Across the Channel, post-Brexit Britain watched that same footage and concluded the tush push is a metaphor for the special relationship—America pushing, Britain grinning and pretending it’s steering. A think-tank in Westminster even ran a war game titled “Maximum Tush,” modeling what happens when Washington shoves London into a trade deal with chlorinated chicken. The resulting report was classified, partly to protect national morale and partly because the graphics department rendered the chicken with disturbingly human glutes.

Meanwhile, in the Global South, the maneuver has been interpreted less as metaphor and more as instruction manual. Brazilian favela leagues adopted a three-man variant—one ball-carrier, two lifters—to settle territorial disputes without alerting the local militia. In Lagos, ride-hailing drivers rehearse their own version every rush hour: two motorcycles sandwich a sedan through a roundabout, physics be damned. They don’t call it tush push, of course; they call it “surge pricing in real time.”

China’s state broadcaster, never one to miss a propaganda opportunity, edited clips of the Eagles so that every successful push ends with a subtitle: “Collective effort delivers progress.” Viewers are left to conclude that if quarterback Jalen Hurts can be shoved into the end zone by his comrades, then surely Taiwan can be nudged into reunification by similar means—only with more aircraft carriers and fewer helmets.

Even the United Nations has gotten cheeky. During last month’s Security Council session on peacekeeping reform, the Ghanaian delegate suggested that blue helmets adopt a “tush-push doctrine” to break stalemates in Mali: instead of firing warning shots, troops form a human bulldozer and politely relocate insurgents. The French ambassador objected on grounds of cultural specificity (“We prefer wine, not wedging”), while Russia abstained, suspicious that the play might contain hidden sanctions.

All of which raises a sobering question: when a pigskin prank evolves into a universal allegory, have we run out of better ideas? Perhaps. But cynics will note that humanity has a long history of turning the absurd into the operational. The tank was once a water-cooler joke at the Admiralty; the internet began as a way for academics to share Dungeons & Dragons memes. If the tush push ends up codified in NATO’s Article 5, no one who watched the slow-motion replay should be surprised.
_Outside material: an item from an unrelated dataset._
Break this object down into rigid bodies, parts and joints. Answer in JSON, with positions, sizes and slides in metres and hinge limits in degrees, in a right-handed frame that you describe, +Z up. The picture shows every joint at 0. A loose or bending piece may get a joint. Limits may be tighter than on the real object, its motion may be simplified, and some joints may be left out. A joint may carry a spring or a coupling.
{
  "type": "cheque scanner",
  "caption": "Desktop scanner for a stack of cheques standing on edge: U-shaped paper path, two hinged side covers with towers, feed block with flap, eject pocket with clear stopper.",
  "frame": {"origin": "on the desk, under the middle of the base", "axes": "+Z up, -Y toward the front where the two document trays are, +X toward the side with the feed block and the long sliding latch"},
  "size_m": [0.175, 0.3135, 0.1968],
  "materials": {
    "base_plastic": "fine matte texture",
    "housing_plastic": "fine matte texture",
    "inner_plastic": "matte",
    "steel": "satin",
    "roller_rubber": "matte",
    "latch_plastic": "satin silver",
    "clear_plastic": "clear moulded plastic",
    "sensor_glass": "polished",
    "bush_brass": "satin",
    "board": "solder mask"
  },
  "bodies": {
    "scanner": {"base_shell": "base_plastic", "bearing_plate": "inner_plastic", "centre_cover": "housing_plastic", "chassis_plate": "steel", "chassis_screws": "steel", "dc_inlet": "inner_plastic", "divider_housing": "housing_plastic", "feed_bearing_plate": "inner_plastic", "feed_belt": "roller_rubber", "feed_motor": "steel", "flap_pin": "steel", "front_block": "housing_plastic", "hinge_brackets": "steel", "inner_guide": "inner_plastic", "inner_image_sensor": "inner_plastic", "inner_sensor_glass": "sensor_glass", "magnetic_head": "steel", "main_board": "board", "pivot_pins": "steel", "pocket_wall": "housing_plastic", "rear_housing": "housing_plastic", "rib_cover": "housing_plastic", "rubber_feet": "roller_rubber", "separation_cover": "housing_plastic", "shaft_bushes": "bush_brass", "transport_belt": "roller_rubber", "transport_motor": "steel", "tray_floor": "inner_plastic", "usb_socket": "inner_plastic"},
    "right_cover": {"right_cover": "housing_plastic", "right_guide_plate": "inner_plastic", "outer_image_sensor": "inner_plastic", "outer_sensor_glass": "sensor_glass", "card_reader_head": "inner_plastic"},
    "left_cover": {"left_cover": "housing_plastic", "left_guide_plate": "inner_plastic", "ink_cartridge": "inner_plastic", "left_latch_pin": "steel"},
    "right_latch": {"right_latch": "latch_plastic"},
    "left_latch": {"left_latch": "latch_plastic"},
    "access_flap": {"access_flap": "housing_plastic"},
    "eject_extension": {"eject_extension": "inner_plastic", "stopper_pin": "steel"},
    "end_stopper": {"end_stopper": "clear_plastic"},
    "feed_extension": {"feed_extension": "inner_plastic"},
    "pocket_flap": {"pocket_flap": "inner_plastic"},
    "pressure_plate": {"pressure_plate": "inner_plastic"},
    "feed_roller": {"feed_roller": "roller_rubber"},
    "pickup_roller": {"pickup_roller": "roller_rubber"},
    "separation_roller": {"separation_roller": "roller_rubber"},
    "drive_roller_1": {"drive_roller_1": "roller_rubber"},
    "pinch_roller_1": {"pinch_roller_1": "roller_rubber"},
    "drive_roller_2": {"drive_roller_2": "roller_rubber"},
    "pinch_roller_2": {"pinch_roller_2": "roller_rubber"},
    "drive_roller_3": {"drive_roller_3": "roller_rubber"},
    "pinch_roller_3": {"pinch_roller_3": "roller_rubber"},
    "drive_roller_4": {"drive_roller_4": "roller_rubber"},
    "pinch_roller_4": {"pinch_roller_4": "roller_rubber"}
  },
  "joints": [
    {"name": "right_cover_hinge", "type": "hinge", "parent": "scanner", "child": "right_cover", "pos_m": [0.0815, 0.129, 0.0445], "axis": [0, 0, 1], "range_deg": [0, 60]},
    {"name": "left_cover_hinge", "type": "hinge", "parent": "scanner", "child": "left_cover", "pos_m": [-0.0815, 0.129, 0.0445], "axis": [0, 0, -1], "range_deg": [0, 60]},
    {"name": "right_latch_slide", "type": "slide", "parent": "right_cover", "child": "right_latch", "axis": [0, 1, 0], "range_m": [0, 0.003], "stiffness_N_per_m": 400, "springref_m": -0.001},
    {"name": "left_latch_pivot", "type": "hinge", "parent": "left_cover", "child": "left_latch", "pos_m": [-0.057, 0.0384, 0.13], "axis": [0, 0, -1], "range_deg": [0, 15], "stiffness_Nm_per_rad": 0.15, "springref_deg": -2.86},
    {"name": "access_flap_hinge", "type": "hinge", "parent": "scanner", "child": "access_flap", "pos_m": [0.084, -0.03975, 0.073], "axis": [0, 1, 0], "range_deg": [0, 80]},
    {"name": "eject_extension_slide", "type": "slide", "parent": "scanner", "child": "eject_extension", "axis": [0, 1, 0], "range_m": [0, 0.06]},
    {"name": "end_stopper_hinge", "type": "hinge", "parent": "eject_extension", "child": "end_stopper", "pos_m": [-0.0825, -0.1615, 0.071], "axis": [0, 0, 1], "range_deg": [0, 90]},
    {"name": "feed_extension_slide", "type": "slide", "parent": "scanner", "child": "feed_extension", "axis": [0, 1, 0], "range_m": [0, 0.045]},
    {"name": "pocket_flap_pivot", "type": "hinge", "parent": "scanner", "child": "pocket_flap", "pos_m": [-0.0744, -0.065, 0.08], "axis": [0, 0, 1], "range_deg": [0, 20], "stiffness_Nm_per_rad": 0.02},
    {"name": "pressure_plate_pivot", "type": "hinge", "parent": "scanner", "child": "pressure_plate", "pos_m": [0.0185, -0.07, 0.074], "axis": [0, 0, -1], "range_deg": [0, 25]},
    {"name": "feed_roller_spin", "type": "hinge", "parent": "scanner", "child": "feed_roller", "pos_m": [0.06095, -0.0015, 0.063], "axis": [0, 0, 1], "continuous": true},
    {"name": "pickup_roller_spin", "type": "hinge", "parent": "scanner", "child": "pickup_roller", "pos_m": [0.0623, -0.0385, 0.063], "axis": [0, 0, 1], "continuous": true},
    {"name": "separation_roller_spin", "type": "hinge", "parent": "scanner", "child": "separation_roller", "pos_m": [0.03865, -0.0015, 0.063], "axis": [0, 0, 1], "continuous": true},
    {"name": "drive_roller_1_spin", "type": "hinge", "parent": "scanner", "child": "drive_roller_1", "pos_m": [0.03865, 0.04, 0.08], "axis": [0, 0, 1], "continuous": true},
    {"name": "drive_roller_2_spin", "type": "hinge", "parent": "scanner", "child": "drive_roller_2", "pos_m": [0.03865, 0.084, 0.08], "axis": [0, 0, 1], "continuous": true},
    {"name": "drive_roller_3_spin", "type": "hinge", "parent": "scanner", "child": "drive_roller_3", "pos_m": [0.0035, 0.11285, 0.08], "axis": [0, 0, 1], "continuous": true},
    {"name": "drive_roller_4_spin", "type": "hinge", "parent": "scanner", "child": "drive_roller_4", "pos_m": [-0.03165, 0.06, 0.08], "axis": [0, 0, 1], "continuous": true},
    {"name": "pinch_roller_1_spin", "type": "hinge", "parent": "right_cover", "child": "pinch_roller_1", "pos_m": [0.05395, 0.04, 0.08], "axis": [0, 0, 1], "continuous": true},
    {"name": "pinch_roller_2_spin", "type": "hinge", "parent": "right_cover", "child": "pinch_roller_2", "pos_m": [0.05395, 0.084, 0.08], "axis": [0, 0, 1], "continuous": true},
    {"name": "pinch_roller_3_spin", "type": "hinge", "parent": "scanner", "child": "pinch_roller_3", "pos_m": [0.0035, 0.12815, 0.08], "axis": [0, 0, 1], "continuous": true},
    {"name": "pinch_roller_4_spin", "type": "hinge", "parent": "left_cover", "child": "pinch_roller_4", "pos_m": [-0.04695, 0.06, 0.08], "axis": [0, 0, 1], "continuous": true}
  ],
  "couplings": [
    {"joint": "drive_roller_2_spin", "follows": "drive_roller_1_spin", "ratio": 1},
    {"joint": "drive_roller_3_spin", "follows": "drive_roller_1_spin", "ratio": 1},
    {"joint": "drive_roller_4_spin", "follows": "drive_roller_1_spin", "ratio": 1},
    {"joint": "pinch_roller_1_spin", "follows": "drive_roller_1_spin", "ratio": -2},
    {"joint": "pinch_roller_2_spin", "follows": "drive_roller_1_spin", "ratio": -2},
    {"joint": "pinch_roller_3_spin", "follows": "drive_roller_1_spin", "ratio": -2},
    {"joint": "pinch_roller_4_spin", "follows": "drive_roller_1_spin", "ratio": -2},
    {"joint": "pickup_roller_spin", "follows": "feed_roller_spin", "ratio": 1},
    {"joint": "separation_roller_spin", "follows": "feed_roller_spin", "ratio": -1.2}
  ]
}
Until then, keep your eye on the scrimmage line and your hand on your wallet. Somewhere, a committee is drafting guidelines on optimal gluteal pressure, and they’re planning to invoice you for the research. In a world that can’t agree on carbon targets or debt relief, it’s oddly comforting that we can at least unite behind the spectacle of highly paid adults pushing each other’s backsides for sport. If that isn’t progress, it’s at least synchronized—and these days, that’s close enough.